In his story-within-a-story, Clithero is an unreliable narrator; Edgar and Sarsefield end up agreeing that he is a “maniac” and untrustworthy. Clithero’s incurable madness contrasts with Edgar’s “rashness” that Sarsefield believes his old student can overcome. Edgar forgives his killing of Native Americans as a temporary “spirit” possession, but Clithero’s successful manslaughter of rich, white Arthur, and his unsuccessful murder of Euphemia Lorimer are “evils for which no time would have provided a remedy” (261).
Edgar’s conflict with the “wilderness” in rural Pennsylvania—man against nature—transforms him. The site of horror in newly independent America is the wild, “uncultivated” (43) land rather than the decaying mansions of British gothic novels. Rather than being haunted by the constructed past, American settlers are haunted by the unknown terrain, the “secrecies of nature in the rude retreats of Norwalk” (103). Nature is like the unreal space of dreams and the unconscious—especially caves.
A wide variety of natural features, from distinct types of trees, like elm and pine, to classifications of the landscape—like chasms, fields, bushes, glens, rivers, and vales—are included as ways of trying to categorize and understand the natural world. Yet, nature has dangerous surprises, such as the “panther(s)” (126) that Edgar encounters. Brown offers a footnote that reclassifies this animal as a “gray cougar” (126), which is still exotic and “savage” (128).

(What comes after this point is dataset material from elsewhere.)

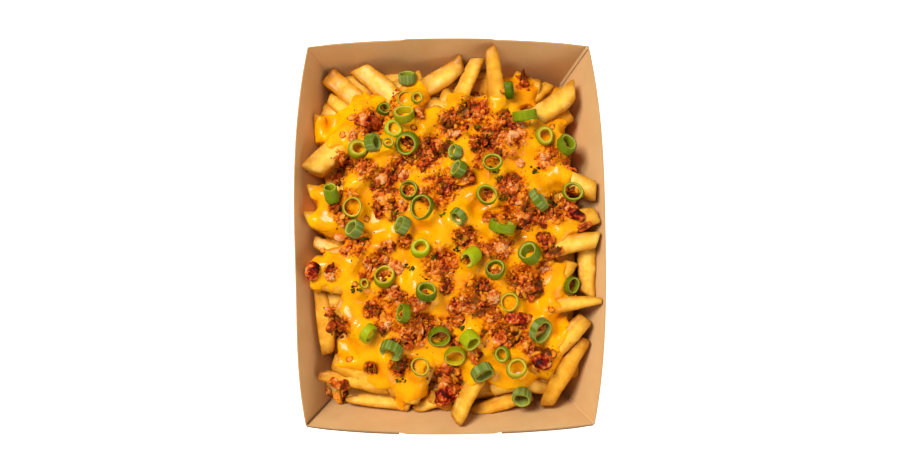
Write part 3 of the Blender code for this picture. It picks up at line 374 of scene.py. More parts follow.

Both the panther and the indigenous people are called “savage;” Native Americans are cast as part of the wild dangers lurking beyond “spots of cultivation, the well-pole, the worm fence, and the hayrick” (191). Brown fictionalizes the popular American genre of the captivity narrative and alludes to a number of “Indian Wars,” like the Northwest Indian War, that were occurring around the time Edgar Huntly was written. His decision distinguishes the Antebellum American gothic from the British tradition, which was a significant step in national literary identity formation after the Revolutionary War.